— Your instructions —
Both the line containing "return screw - block(KNOB_TIP, KNOB_TIP" and the line containing "cad_parts[node].hide_render = cad_parts[node].hide_viewport" are to be reproduced exactly, along with every line between them, and nothing more.

— Data block —
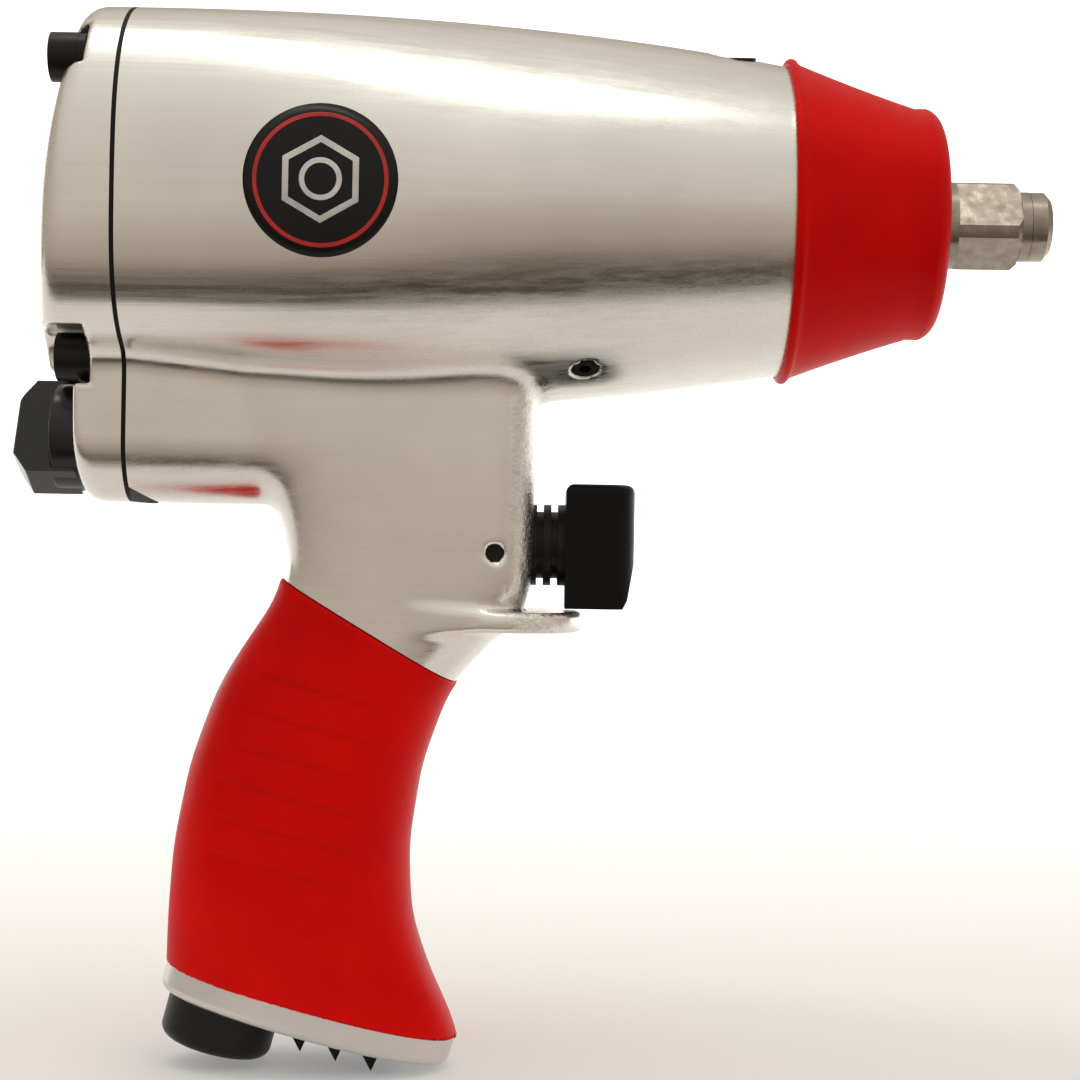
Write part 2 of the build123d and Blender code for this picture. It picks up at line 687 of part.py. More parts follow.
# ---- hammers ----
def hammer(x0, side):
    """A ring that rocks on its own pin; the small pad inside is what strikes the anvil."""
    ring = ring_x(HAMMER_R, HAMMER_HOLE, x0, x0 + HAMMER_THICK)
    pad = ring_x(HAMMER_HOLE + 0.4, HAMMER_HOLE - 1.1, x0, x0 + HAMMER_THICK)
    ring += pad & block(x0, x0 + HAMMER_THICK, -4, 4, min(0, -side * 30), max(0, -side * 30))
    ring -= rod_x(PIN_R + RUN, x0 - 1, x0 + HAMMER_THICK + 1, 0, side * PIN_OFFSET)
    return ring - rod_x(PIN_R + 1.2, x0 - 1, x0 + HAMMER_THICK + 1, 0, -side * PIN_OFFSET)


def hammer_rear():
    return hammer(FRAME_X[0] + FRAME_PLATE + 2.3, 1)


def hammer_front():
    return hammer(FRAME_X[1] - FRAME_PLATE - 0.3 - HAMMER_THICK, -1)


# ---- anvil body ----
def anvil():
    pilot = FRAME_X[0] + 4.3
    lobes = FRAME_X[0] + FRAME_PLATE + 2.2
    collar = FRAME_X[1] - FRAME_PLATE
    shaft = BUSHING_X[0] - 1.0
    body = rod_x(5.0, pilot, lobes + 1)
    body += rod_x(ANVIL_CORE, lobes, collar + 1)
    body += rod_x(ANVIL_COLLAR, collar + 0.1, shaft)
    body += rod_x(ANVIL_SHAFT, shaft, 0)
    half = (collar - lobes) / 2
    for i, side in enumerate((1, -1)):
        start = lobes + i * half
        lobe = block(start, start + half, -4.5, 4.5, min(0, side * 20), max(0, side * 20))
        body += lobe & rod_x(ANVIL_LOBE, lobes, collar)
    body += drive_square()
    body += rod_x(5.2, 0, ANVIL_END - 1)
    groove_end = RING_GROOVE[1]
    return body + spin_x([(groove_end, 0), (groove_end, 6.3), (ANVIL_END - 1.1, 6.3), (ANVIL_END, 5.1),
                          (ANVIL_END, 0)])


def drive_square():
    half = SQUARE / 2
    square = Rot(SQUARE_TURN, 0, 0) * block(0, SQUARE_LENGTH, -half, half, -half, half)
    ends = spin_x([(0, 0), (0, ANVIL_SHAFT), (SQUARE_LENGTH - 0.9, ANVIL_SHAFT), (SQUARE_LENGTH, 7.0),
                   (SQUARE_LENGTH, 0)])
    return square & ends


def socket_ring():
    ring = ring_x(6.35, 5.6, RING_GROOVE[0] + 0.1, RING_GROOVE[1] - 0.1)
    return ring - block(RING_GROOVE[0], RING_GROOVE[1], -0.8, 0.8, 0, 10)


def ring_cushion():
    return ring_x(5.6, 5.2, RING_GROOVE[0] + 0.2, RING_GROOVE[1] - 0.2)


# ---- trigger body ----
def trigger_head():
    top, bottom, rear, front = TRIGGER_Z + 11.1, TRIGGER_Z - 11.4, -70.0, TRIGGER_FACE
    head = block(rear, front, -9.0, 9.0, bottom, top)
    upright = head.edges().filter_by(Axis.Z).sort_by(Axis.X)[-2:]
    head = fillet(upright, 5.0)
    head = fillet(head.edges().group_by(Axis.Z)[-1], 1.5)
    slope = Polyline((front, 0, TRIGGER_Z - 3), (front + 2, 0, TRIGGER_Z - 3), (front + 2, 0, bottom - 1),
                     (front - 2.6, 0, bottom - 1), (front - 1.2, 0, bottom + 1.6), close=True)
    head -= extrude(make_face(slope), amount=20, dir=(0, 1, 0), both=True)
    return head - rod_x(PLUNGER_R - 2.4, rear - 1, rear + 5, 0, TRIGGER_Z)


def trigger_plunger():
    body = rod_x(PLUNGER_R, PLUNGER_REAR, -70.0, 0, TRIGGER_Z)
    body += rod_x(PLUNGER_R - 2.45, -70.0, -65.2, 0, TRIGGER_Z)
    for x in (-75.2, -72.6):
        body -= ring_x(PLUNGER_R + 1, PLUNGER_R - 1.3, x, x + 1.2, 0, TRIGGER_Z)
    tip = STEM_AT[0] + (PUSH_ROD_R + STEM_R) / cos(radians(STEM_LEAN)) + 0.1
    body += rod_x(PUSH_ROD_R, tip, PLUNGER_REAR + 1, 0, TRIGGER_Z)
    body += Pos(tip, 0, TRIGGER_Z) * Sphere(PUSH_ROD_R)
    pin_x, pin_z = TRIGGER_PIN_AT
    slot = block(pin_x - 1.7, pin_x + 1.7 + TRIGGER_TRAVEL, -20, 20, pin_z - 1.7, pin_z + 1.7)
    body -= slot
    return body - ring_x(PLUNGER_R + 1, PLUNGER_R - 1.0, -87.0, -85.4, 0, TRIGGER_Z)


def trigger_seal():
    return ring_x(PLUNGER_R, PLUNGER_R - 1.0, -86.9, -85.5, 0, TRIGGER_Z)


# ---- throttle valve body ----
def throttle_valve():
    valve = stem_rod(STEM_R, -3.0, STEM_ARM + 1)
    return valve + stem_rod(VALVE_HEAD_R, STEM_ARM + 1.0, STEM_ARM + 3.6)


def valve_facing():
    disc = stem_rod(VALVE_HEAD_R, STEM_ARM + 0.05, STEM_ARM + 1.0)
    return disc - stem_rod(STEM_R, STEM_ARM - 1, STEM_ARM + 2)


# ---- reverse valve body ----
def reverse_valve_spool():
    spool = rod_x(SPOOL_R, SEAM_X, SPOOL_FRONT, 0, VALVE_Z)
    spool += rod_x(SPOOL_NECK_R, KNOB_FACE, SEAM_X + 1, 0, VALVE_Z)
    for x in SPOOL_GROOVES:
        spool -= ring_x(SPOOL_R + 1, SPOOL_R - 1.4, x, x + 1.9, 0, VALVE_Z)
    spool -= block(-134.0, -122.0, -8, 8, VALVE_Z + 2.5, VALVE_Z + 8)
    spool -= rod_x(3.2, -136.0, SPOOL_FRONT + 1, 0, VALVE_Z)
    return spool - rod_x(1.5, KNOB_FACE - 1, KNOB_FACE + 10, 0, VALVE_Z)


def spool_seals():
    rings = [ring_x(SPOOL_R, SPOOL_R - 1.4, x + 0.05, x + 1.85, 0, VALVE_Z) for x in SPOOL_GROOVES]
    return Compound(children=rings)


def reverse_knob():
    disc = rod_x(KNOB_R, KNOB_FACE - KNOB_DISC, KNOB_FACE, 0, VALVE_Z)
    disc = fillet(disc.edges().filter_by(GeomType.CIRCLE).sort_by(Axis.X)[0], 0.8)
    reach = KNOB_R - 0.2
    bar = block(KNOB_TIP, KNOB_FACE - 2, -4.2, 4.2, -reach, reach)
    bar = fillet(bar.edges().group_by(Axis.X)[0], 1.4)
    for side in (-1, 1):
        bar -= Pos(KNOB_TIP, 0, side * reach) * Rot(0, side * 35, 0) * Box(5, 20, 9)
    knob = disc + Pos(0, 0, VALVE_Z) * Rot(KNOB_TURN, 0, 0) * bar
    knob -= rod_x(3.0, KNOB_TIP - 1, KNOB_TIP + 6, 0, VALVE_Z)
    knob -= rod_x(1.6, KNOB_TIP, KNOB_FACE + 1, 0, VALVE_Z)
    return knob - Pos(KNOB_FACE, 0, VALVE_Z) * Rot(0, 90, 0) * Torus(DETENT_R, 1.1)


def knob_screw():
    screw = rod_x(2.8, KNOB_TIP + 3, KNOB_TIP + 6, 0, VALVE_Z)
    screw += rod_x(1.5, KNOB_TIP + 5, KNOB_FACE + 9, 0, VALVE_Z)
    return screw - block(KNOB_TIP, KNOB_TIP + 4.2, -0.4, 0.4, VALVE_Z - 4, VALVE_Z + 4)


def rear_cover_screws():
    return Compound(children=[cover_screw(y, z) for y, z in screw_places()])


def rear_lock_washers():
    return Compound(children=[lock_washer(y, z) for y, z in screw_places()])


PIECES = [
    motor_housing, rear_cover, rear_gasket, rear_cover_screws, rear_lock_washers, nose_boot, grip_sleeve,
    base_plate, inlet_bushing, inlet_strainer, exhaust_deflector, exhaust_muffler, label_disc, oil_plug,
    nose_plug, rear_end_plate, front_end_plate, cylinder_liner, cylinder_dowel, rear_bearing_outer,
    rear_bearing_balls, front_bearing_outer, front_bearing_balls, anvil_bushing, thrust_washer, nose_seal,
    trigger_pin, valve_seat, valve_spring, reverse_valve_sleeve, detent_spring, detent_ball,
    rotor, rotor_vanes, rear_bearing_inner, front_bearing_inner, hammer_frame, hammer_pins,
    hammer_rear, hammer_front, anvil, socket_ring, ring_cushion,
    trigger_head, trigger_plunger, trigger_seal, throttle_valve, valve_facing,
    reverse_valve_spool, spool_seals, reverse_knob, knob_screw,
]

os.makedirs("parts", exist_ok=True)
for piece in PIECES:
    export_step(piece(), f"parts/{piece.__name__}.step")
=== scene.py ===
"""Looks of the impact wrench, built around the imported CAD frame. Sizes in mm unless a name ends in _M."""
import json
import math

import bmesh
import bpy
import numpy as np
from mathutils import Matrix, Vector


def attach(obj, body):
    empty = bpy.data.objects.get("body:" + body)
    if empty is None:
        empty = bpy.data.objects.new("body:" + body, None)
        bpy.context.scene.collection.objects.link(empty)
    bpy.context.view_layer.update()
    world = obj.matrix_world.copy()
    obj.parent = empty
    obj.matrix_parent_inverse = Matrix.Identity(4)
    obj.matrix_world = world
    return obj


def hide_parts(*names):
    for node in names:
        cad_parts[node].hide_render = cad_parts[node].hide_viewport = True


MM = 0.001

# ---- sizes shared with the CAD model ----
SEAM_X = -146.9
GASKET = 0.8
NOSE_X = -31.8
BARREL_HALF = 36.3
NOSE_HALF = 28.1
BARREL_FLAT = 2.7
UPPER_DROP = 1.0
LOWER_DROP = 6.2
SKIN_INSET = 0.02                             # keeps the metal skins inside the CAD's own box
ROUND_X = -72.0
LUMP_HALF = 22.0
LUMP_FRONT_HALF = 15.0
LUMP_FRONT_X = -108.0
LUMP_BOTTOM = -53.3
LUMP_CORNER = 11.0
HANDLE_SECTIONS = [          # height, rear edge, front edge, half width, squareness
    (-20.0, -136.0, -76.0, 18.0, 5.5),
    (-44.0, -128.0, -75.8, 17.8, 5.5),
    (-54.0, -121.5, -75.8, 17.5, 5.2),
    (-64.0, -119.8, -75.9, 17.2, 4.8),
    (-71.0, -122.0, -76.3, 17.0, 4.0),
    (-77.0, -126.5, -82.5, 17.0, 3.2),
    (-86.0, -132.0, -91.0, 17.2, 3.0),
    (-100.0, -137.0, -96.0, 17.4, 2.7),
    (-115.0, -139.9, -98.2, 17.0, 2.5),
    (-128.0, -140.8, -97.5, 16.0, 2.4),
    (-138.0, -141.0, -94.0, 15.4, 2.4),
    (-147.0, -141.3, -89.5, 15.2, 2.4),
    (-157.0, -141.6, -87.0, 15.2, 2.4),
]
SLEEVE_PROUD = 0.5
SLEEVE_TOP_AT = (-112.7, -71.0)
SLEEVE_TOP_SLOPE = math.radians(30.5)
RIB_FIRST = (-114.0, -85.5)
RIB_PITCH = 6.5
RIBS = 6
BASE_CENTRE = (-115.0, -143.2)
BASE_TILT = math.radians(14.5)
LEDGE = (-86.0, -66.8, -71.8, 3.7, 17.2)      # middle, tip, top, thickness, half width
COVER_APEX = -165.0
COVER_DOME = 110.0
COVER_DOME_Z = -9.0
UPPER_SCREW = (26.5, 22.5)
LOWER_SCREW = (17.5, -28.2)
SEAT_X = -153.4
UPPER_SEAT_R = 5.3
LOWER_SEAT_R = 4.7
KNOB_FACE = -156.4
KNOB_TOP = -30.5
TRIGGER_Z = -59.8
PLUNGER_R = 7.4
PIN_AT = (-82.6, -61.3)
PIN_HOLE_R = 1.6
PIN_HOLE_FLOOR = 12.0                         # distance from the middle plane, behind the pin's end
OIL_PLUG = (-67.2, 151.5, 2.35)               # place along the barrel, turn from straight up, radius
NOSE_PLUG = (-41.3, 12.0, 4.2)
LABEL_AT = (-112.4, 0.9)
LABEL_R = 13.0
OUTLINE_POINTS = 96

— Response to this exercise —
    return screw - block(KNOB_TIP, KNOB_TIP + 4.2, -0.4, 0.4, VALVE_Z - 4, VALVE_Z + 4)


def rear_cover_screws():
    return Compound(children=[cover_screw(y, z) for y, z in screw_places()])


def rear_lock_washers():
    return Compound(children=[lock_washer(y, z) for y, z in screw_places()])


PIECES = [
    motor_housing, rear_cover, rear_gasket, rear_cover_screws, rear_lock_washers, nose_boot, grip_sleeve,
    base_plate, inlet_bushing, inlet_strainer, exhaust_deflector, exhaust_muffler, label_disc, oil_plug,
    nose_plug, rear_end_plate, front_end_plate, cylinder_liner, cylinder_dowel, rear_bearing_outer,
    rear_bearing_balls, front_bearing_outer, front_bearing_balls, anvil_bushing, thrust_washer, nose_seal,
    trigger_pin, valve_seat, valve_spring, reverse_valve_sleeve, detent_spring, detent_ball,
    rotor, rotor_vanes, rear_bearing_inner, front_bearing_inner, hammer_frame, hammer_pins,
    hammer_rear, hammer_front, anvil, socket_ring, ring_cushion,
    trigger_head, trigger_plunger, trigger_seal, throttle_valve, valve_facing,
    reverse_valve_spool, spool_seals, reverse_knob, knob_screw,
]

os.makedirs("parts", exist_ok=True)
for piece in PIECES:
    export_step(piece(), f"parts/{piece.__name__}.step")
=== scene.py ===
"""Looks of the impact wrench, built around the imported CAD frame. Sizes in mm unless a name ends in _M."""
import json
import math

import bmesh
import bpy
import numpy as np
from mathutils import Matrix, Vector


def attach(obj, body):
    empty = bpy.data.objects.get("body:" + body)
    if empty is None:
        empty = bpy.data.objects.new("body:" + body, None)
        bpy.context.scene.collection.objects.link(empty)
    bpy.context.view_layer.update()
    world = obj.matrix_world.copy()
    obj.parent = empty
    obj.matrix_parent_inverse = Matrix.Identity(4)
    obj.matrix_world = world
    return obj


def hide_parts(*names):
    for node in names:
        cad_parts[node].hide_render = cad_parts[node].hide_viewport = True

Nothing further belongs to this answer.